The SEC’s orders named 10 investment firms in connection with beneficial ownership of publicly-traded companies:
 
                •             Brown Brothers Harriman & Co. agreed to pay a USD120,000 penalty.
                •             Del Mar Asset Management LP agreed to pay a USD66,000 penalty.
                •             Lazarus Management Company LLC agreed to pay a USD60,000 penalty.
                •             P.A.W. Capital Partners LP agreed to pay a USD68,000 penalty.
                •             Ridgeback Capital Management LP agreed to pay a USD104,500 penalty.
                •             RIMA Senvest Management LLC agreed to pay a USD64,000 penalty.
                •             The Royal Bank of Scotland Group plc agreed to pay a USD120,000 penalty.
                •             Sankaty Advisors LLC agreed to pay a USD68,000 penalty.
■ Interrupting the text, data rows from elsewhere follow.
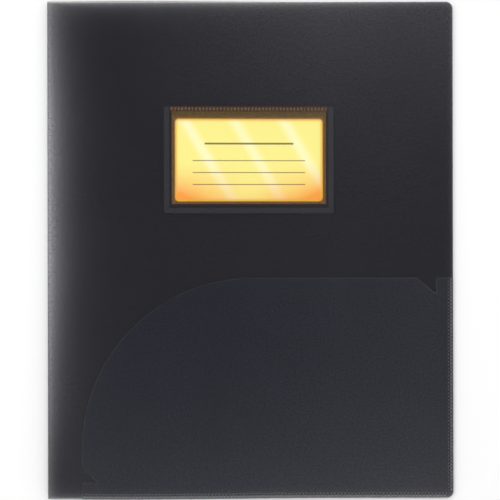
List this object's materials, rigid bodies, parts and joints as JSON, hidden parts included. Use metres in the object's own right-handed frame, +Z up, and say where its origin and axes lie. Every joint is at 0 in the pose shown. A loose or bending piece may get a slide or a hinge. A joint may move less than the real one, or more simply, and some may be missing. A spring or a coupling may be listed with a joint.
{
  "type": "pocket document folder",
  "caption": "Letter-size pocket folder of smoke-grey translucent plastic sheet, hinged at a soft spine, with a card window and welded inner pockets.",
  "frame": {"origin": "centre of the closed folder's footprint, on the table under its back cover", "axes": "+X from the spine to the free edge, +Y up the page, +Z up from the table through the front cover"},
  "size_m": [0.2386, 0.2922, 0.0092],
  "materials": {
    "smoke_sheet": "matte",
    "pocket_sheet": "matte",
    "weld": "satin",
    "clear_film": "gloss",
    "printed_card": "satin"
  },
  "bodies": {
    "back": {"back_cover": "smoke_sheet", "back_pocket": "pocket_sheet", "back_pocket_side_seam": "weld", "back_pocket_foot_seam": "weld"},
    "spine": {"spine": "smoke_sheet"},
    "front": {"front_cover": "smoke_sheet", "front_pocket": "pocket_sheet", "front_pocket_side_seam": "weld", "front_pocket_foot_seam": "weld", "window_film": "clear_film", "window_film_seam": "weld", "card_sleeve": "smoke_sheet", "card_sleeve_seam": "weld"},
    "card": {"card_insert": "printed_card"}
  },
  "joints": [
    {"name": "spine_fold", "type": "hinge", "parent": "back", "child": "spine", "pos_m": [-0.1178, 0, 0.00025], "axis": [0, -1, 0], "range_deg": [0, 88]},
    {"name": "cover_open", "type": "hinge", "parent": "spine", "child": "front", "pos_m": [-0.1178, 0, 0.00675], "axis": [0, -1, 0], "range_deg": [0, 88]},
    {"name": "card_slide", "type": "slide", "parent": "front", "child": "card", "axis": [0, 1, 0], "range_m": [-0.0018, 0.0574]}
  ],
  "couplings": [
    {"joint": "spine_fold", "follows": "cover_open", "ratio": 1}
  ]
}
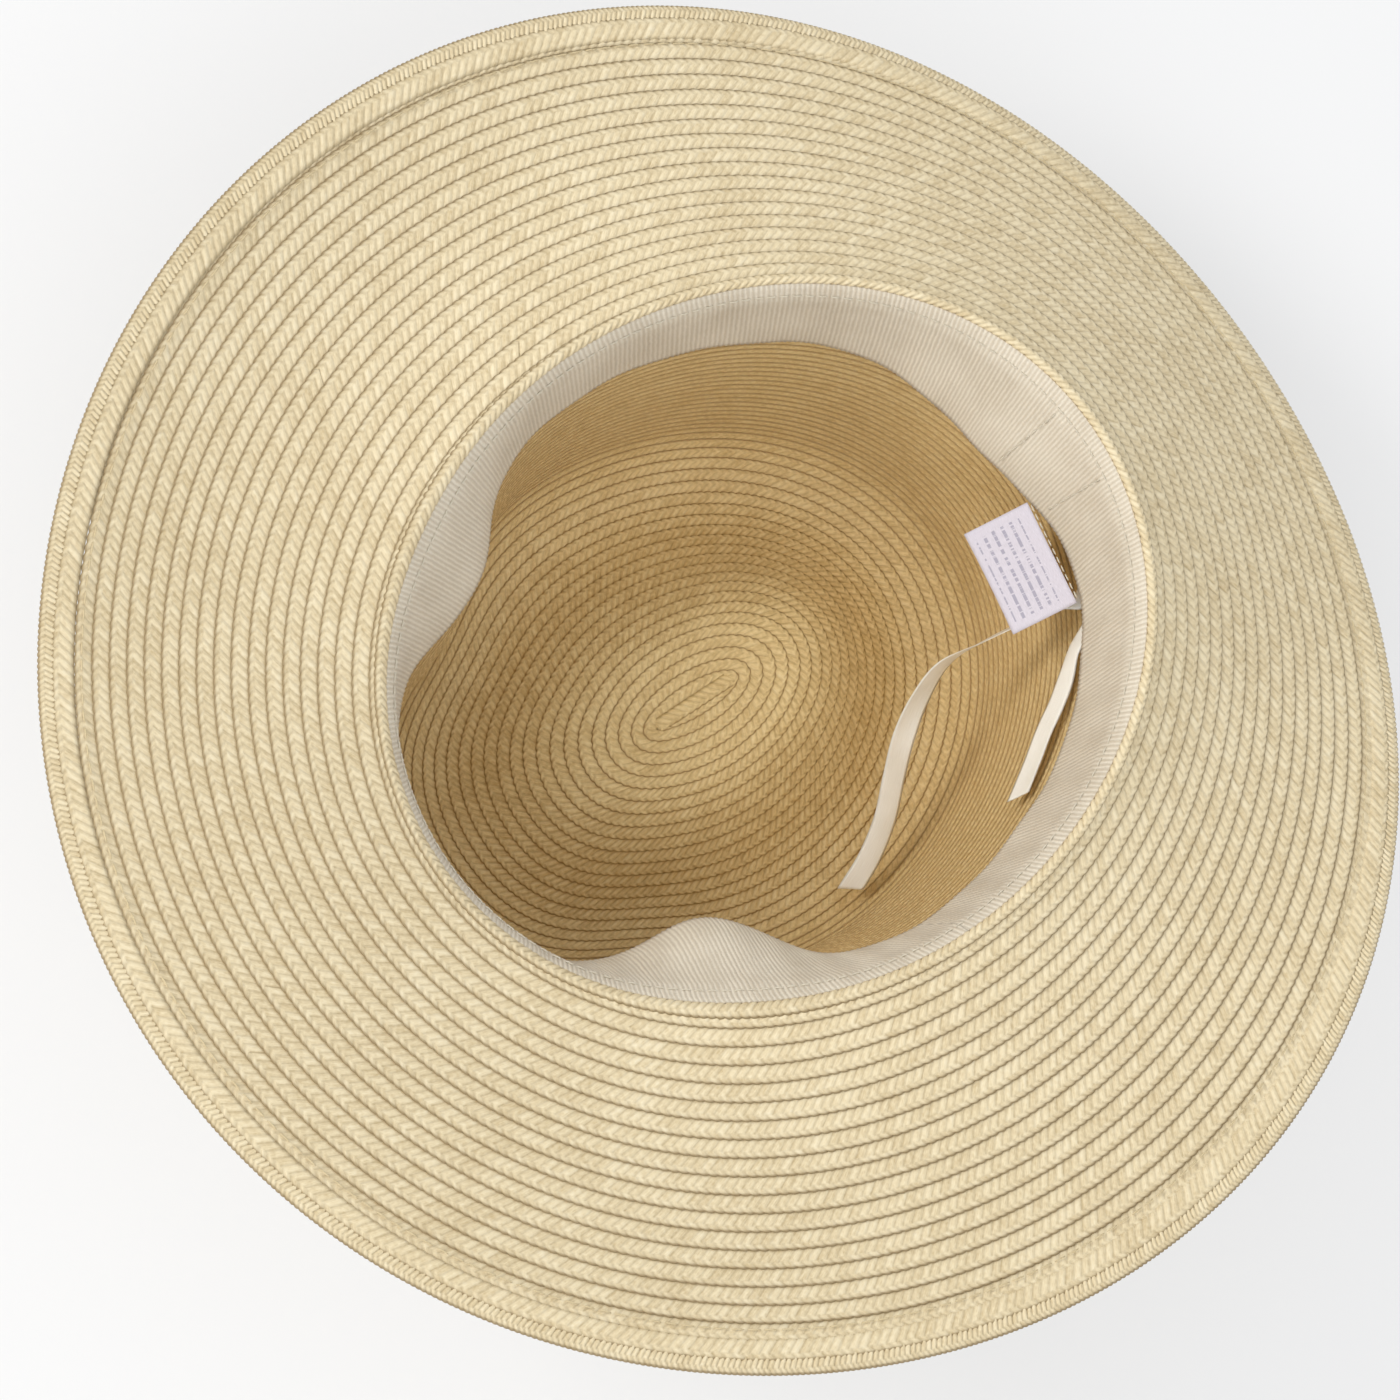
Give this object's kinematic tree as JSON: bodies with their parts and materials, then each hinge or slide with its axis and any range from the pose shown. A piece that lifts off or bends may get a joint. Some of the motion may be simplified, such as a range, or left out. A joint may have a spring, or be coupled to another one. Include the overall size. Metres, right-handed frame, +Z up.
{
  "type": "straw hat",
  "caption": "Wide-brimmed sun hat of spirally sewn straw braid, lying on its crown, with dented tip, sweatband, size tape, care label, ribbon and bow.",
  "frame": {"origin": "centre of the hat's outline, on the surface that its crown lies on", "axes": "+Z up out of the head opening, with the hat lying on its crown; -Y towards the front of the hat, +Y towards its back"},
  "size_m": [0.3377, 0.3475, 0.1363],
  "materials": {
    "straw_crown": "matte woven straw",
    "straw_brim": "matte woven straw",
    "straw_thread": "matte",
    "sweatband_cloth": "matte twill",
    "cream_thread": "matte",
    "satin_tape": "satin",
    "label_cloth": "satin",
    "ribbon": "ribbed grosgrain"
  },
  "bodies": {
    "hat": {"crown_tip": "straw_crown", "crown_side": "straw_crown", "brim": "straw_brim", "brim_edge": "straw_brim", "edge_stitching": "straw_thread", "sweatband": "sweatband_cloth", "sweatband_stitching": "cream_thread", "sweatband_seam": "cream_thread", "tape_run": "satin_tape", "tape_tail_long": "satin_tape", "tape_tail_short": "satin_tape", "label_stitching": "cream_thread", "hatband": "ribbon", "hatband_overlap": "ribbon", "bow_loops": "ribbon", "bow_knot": "ribbon", "hatband_tacks": "ribbon"},
    "label": {"care_label": "label_cloth"}
  },
  "joints": [
    {"name": "label_flip", "type": "hinge", "parent": "hat", "child": "label", "pos_m": [0.0159, 0.0893, 0.083], "axis": [0.9903, -0.1392, 0], "range_deg": [-110, 10], "stiffness_Nm_per_rad": 0.0004}
  ]
}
                •             Security Capital Research & Management agreed to pay an USD88,000 penalty.
                •             Trinad Management LLC agreed to pay a USD95,000 penalty.
 
The SEC’s orders named six publicly-traded companies for contributing to filing failures by insiders or failing to report their insiders’ filing delinquencies:
 
                •             Jones Lang LaSalle agreed to pay a USD150,000 penalty.
                •             KMG Chemicals agreed to pay a USD150,000 penalty.
                •             Starwood Hotel & Resorts Worldwide agreed to pay a USD75,000 penalty. 
                •             Tel-Instrument Electronics Corp. agreed to pay a USD75,000 penalty.
                •             Universal Electronics agreed to pay a USD75,000 penalty.
                •             Willis Lease Finance Corporation agreed to pay a USD150,000 penalty.